* START AVAILABLE DATA *
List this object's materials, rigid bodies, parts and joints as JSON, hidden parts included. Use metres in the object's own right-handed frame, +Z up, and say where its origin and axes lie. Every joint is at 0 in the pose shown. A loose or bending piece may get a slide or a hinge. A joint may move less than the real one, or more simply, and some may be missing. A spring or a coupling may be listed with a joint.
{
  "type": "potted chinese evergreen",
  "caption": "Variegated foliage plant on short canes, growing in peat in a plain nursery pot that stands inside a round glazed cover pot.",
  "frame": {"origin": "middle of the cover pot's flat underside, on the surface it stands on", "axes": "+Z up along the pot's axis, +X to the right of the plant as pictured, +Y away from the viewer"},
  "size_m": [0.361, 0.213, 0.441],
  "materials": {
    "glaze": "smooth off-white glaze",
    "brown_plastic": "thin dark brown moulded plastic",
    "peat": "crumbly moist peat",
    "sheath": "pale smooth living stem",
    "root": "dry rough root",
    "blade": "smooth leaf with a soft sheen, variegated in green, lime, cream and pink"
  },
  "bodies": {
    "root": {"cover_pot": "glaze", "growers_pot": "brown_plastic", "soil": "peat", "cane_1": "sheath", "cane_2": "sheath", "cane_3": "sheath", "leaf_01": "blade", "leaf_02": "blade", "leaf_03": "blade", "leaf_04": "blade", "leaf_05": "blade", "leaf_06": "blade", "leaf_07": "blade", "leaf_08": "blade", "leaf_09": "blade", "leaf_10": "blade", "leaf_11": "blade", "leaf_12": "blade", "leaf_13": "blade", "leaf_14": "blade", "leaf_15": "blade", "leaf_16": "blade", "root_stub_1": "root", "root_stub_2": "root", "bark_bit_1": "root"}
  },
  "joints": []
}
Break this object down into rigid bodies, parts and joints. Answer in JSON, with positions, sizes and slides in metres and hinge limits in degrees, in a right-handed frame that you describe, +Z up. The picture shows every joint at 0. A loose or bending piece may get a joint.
* END AVAILABLE DATA *
» SET PROBLEM: Output each record exactly, leaving nothing out.

» REPLY TO THE EXERCISE:
List this object's materials, rigid bodies, parts and joints as JSON, hidden parts included. Use metres in the object's own right-handed frame, +Z up, and say where its origin and axes lie. Every joint is at 0 in the pose shown. A loose or bending piece may get a slide or a hinge. A joint may move less than the real one, or more simply, and some may be missing. A spring or a coupling may be listed with a joint.
{
  "type": "potted chinese evergreen",
  "caption": "Variegated foliage plant on short canes, growing in peat in a plain nursery pot that stands inside a round glazed cover pot.",
  "frame": {"origin": "middle of the cover pot's flat underside, on the surface it stands on", "axes": "+Z up along the pot's axis, +X to the right of the plant as pictured, +Y away from the viewer"},
  "size_m": [0.361, 0.213, 0.441],
  "materials": {
    "glaze": "smooth off-white glaze",
    "brown_plastic": "thin dark brown moulded plastic",
    "peat": "crumbly moist peat",
    "sheath": "pale smooth living stem",
    "root": "dry rough root",
    "blade": "smooth leaf with a soft sheen, variegated in green, lime, cream and pink"
  },
  "bodies": {
    "root": {"cover_pot": "glaze", "growers_pot": "brown_plastic", "soil": "peat", "cane_1": "sheath", "cane_2": "sheath", "cane_3": "sheath", "leaf_01": "blade", "leaf_02": "blade", "leaf_03": "blade", "leaf_04": "blade", "leaf_05": "blade", "leaf_06": "blade", "leaf_07": "blade", "leaf_08": "blade", "leaf_09": "blade", "leaf_10": "blade", "leaf_11": "blade", "leaf_12": "blade", "leaf_13": "blade", "leaf_14": "blade", "leaf_15": "blade", "leaf_16": "blade", "root_stub_1": "root", "root_stub_2": "root", "bark_bit_1": "root"}
  },
  "joints": []
}
Break this object down into rigid bodies, parts and joints. Answer in JSON, with positions, sizes and slides in metres and hinge limits in degrees, in a right-handed frame that you describe, +Z up. The picture shows every joint at 0. A loose or bending piece may get a joint.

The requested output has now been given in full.